The set solution of barium hydroxid must be preserved from contact with the carbon dioxid of the air. The burette should be directly attached to the bottle holding the set solution, by any of the usual appliances, and the air entering the bottle must be deprived of carbon dioxid. The water used in the work must be also free of air, and this is secured by boiling immediately before use.

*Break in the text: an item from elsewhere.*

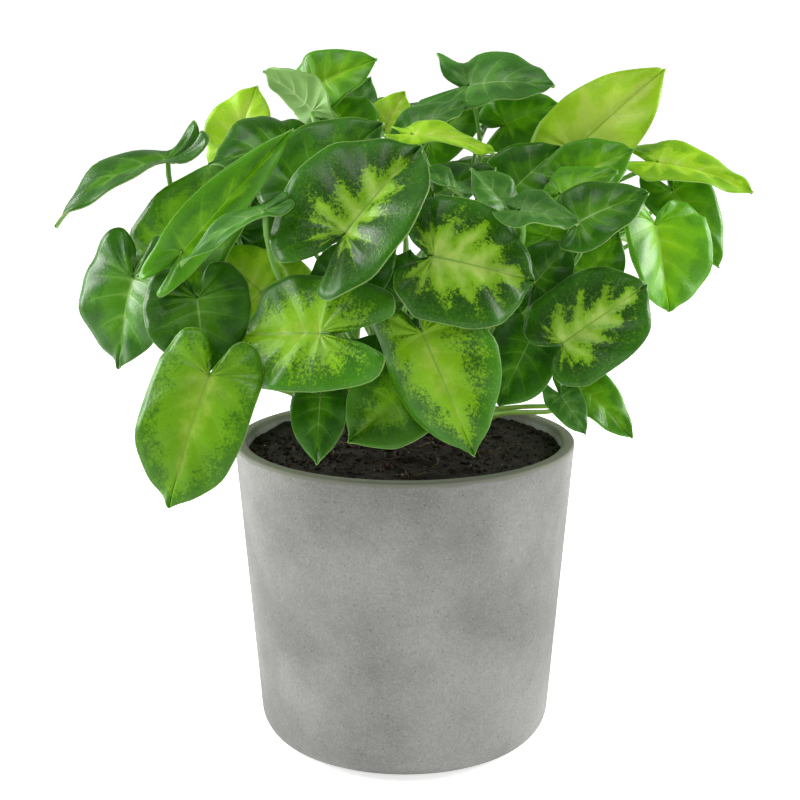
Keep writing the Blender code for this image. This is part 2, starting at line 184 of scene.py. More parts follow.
SHOOTS = {
    "front": (-6, -18, (
        Leaf("low_left_dark", (-32, -64, 160), (-33, -74, 136), 22, (-0.1, -0.95, 0.2), "veined", 0.1,
             lobe=0.3),
        Leaf("low_centre_olive", (-1, -72, 162), (-21, -80, 146), 34, (0, -0.9, 0.4), "olive", 0.1,
             lobe=0.55, lean=0.1),
        Leaf("front_left_star", (-31, -78, 187), (-63, -52, 180), 46, (0.1, -0.9, 0.45), "speckled", 0.27,
             lobe=0.72, full=0.5, arch=25, cup=(10, 10), lean=0.1),
        Leaf("front_centre_drip", (6, -86, 189), (25, -90, 144), 48, (0.1, -0.95, 0.25), "speckled", 0.26,
             lobe=0.36, arch=26, cup=(10, -15), curl=(10, 62), lift=(0, 10), waist=(0.3, 0.2), bow=(0, 8)),
        Leaf("centre_behind_dark", (-25, -30, 197), (-3, -26, 211), 28, FRONT, "veined", 0.2, lobe=0.4,
             lean=0.6),
        Leaf("front_right_round", (10, -80, 216), (47, -72, 205), 49, (0, -0.85, 0.5), "bold", 0.42,
             lobe=0.33, full=0.8, arch=20, cup=(8, 8), lean=0.1),
        Leaf("centre_variegated", (-22, -70, 223), (6, -58, 253), 61, (-0.1, -0.85, 0.5), "bold", 0.24,
             lobe=0.55, full=0.2, arch=25, cup=(5, 45), lean=0.1),
        Leaf("centre_right_grey_low", (42, -68, 231), (63, -72, 226), 22, UP_AND_FRONT, "sheen", 0.25,
             lobe=0.4),
        Leaf("upper_centre_dark", (-39, -42, 235), (-8, -40, 260), 40, (0, -0.8, 0.6), "veined", 0.3,
             lobe=0.4, bow=(0, 8), lean=0.1),
        Leaf("upper_lime_fold", (3, -32, 255), (34, -38, 248), 20, (0, -0.3, 0.95), "lime", 0.4, lobe=0.3,
             lean=1.2),
    )),
    "right": (27, -9, (
        Leaf("low_right_grey", (60, -50, 157), (69, -55, 143), 14, FRONT, "sheen", 0.2, lobe=0.4),
        Leaf("low_right_bright", (69, -40, 158), (88, -46, 139), 20, (0.3, -0.8, 0.5), "bright", 0.3,
             lobe=0.4),
        Leaf("right_dark_folded", (48, -40, 176), (36, -52, 153), 29, (0, -0.8, 0.6), "veined", 0.1,
             lobe=0.3, full=0.5, lean=0.1),
        Leaf("right_front_dark", (59, -62, 180), (91, -55, 201), 38, (0.2, -0.85, 0.45), "bold", 0.32,
             lobe=0.25, full=0.9, arch=20, bow=(8, 8)),
        Leaf("right_centre_small", (72, -22, 198), (84, -20, 216), 24, FRONT, "soft", 0.3, lobe=0.4),
        Leaf("behind_front_right", (49, -48, 200), (63, -46, 216), 24, FRONT, "veined", 0.1, lobe=0.4),
        Leaf("right_hanging_bright", (97, -28, 220), (102, -36, 187), 44, (0.25, -0.9, 0.2), "bright", 0.45,
             lobe=0.25, full=0.6, cup=(5, 45), lean=0.1),
        Leaf("right_dark_veined", (65, -50, 224), (92, -45, 234), 27, (0.1, -0.7, 0.7), "veined", 0.3,
             lobe=0.35),
        Leaf("right_bright_lower", (60, -28, 232), (82, -28, 240), 22, UP_AND_FRONT, "bright", 0.3,
             lobe=0.35),
        Leaf("right_bright_upper", (66, -12, 236), (90, -10, 247), 26, FRONT, "bright", 0.3, lobe=0.35),
    )),
    "left": (-31, -13, (
        Leaf("lower_left_hanging", (-73, -72, 170), (-88, -80, 121), 44, (-0.2, -0.9, 0.35), "olive", 0.42,
             lobe=0.3, full=0.5, cup=(12, 5), lean=0.1),
        Leaf("left_bright_strip", (-61, -46, 182), (-67, -50, 161), 16, FRONT, "bright", 0.2, lobe=0.35,
             lean=0.1),
        Leaf("left_centre_yellow", (-57, -20, 192), (-76, -18, 209), 28, FRONT, "lime", 0.4, lobe=0.4),
        Leaf("left_dark_veined", (-79, -50, 195), (-75, -58, 167), 42, (-0.1, -0.9, 0.4), "veined", 0.3,
             lobe=0.43, arch=20, lean=0.1),
        Leaf("far_left_lower", (-107, -22, 198), (-113, -24, 162), 48, (-0.4, -0.85, 0.35), "veined", 0.3,
             lobe=0.5, cup=(25, 5), lean=0.1),
        Leaf("left_big_pale", (-92, -20, 204), (-57, -16, 245), 46, (-0.3, -0.8, 0.5), "soft", 0.4,
             lobe=0.28, arch=20, lean=0.1),
        Leaf("left_bright_folded", (-84, -50, 213), (-42, -42, 258), 22, (0.3, -0.7, 0.7), "bright", 0.1,
             lobe=0.3, arch=15, cup=(30, 30), waist=(0.1, 0.1), lean=1.2),
        Leaf("left_long_narrow", (-52, -64, 230), (-83, -68, 210), 14, (0.3, -0.2, 0.95), "sheen", 0.2,
             lobe=0.3),
    )),
    "back_left": (-24, 22, (
        Leaf("back_left_low", (-60, 52, 180), (-92, 92, 148), 50, (-0.4, 0.6, 0.6), "bold", 0.45),
        Leaf("back_left_high", (-45, 42, 232), (-88, 82, 220), 50, (-0.3, 0.5, 0.8), "bright", 0.3,
             lean=0.6),
        Leaf("far_left_drooping", (-95, 0, 242), (-139, -10, 216), 32, (-0.35, -0.3, 0.9), "veined", 0.15,
             lobe=0.4, arch=50, lift=(70, 70), waist=(0.3, 0.3)),
        Leaf("upper_left_lime", (-69, 20, 245), (-60, 26, 269), 32, (-0.3, -0.8, 0.5), "lime", 0.6, lobe=0.4,
             waist=(0.15, 0), bow=(8, 0), lean=0.6),
        Leaf("top_grey_green", (-23, 32, 253), (-14, 36, 272), 20, FRONT, "sheen", 0.2, lobe=0.4,
             bow=(8, 0)),
        Leaf("back_centre_high", (-4, 54, 258), (-12, 102, 240), 42, (0, 0.6, 0.8), "bold", 0.55),
    )),
    "centre": (-3, 2, (
        Leaf("back_centre_low", (2, 62, 190), (8, 110, 156), 50, (0, 0.7, 0.6), "speckled", 0.4),
        Leaf("mid_left_dark", (-55, -2, 212), (-69, 2, 232), 34, FRONT, "veined", 0.2, lobe=0.35,
             bow=(0, 8)),
        Leaf("centre_right_grey", (37, -54, 230), (24, -50, 244), 20, UP_AND_FRONT, "sheen", 0.25, lobe=0.4),
        Leaf("centre_small_dark", (11, -30, 231), (35, -28, 241), 28, UP_AND_FRONT, "veined", 0.2, lobe=0.4),
        Leaf("top_mid_behind", (10, 30, 247), (34, 36, 263), 26, FRONT, "bright", 0.2, lobe=0.35),
        Leaf("upper_left_glossy", (-45, -14, 248), (-76, -22, 242), 38, (-0.2, -0.6, 0.8), "veined", 0.15,
             lobe=0.3),
        Leaf("top_grey_fold", (2, 0, 252), (25, 5, 264), 22, UP_AND_FRONT, "sheen", 0.2, lobe=0.35),
        Leaf("top_small_lime", (-8, 20, 253), (0, 24, 267), 18, FRONT, "lime", 0.5, lobe=0.35, bow=(16, 8),
             lean=0.6),
        Leaf("top_left_underside", (-36, -8, 262), (-56, -2, 277), 26, (0, 0.7, 0.7), "sheen", 0.2, lobe=0.4,
             lean=1.2),
        Leaf("top_bright", (-36, 10, 270), (-11, 6, 281), 28, (0, -0.8, 0.6), "bright", 0.45, lobe=0.4),
    )),
    "back_right": (24, 22, (
        Leaf("back_right_low", (60, 56, 184), (92, 92, 150), 50, (0.4, 0.6, 0.6), "veined", 0.3),
        Leaf("right_hanging_behind", (108, 4, 229), (126, -4, 199), 28, (0.3, -0.85, 0.3), "bright", 0.3,
             lobe=0.35, lean=0.1),
        Leaf("right_centre_dark", (43, -2, 230), (62, 2, 247), 30, FRONT, "veined", 0.2, lobe=0.4),
        Leaf("back_right_high", (42, 48, 236), (82, 94, 222), 50, (0.2, 0.5, 0.85), "bold", 0.5),
        Leaf("far_right_pale", (101, 0, 241), (139, -5, 229), 26, (0.25, -0.5, 0.8), "lime", 0.2, lobe=0.35,
             bow=(0, 16), lean=1.2),
        Leaf("right_top_lime", (68, 8, 245), (105, 14, 277), 36, (0.2, -0.8, 0.55), "lime", 0.8, lobe=0.35),
        Leaf("below_top_right", (41, 22, 254), (63, 24, 262), 26, FRONT, "bright", 0.2, lobe=0.4, lean=1.2),
        Leaf("top_right_centre", (26, 20, 270), (60, 10, 270), 36, (0.1, -0.6, 0.8), "sheen", 0.2, lobe=0.55,
             lift=(85, 0), waist=(0.2, 0), bow=(-8, 0)),
    )),
}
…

Example.—A sample of flour selected for the analysis weighed 3.212 grams. The starch was separated and reduced to paste in the manner described above. Thirty and four-tenths cubic centimeters of tenth-normal hydrochloric acid were exactly neutralized by ten cubic centimeters of the barium hydroxid solution. After treatment as above described, fifty cubic centimeters of the clear liquor, corresponding to ten cubic centimeters of the added barium hydroxid, required 19.05 cubic centimeters of tenth-normal hydrochloric acid. Then 30.4 - 19.05 = 11.35, and 11.35 x 5 = 56.75, which number corresponds to the total titration of the residual barium hydroxid in terms of tenth-normal hydrochloric acid. This number multiplied by 0.0324, viz., starch corresponding to one equivalent of barium, gave 1.8387 grams of starch or 57.24 per cent of the weight of flour employed.
The barium hydroxid method has been given a thorough trial in this laboratory and the results have been unsatisfactory when applied to cereals. The principle of the process, however, appears to be sound, and with a proper variation of working details, it may become practical.
193. Disturbing Bodies in Starch Determinations.—Stone has made a comparison of the standard methods of starch determinations, and the results of his work show that in the case of pure starch all of the standard methods give approximately correct figures. For instance, in the case of a pure potato starch, the following data were obtained:
By inversion with hydrochloric acid, 85.75 per cent; by inversion with oxalic and nitric acids, 85.75 per cent; by solution in salicylic acid, 85.47 per cent; and by precipitation with barium hydroxid, 85.58 per cent.[161]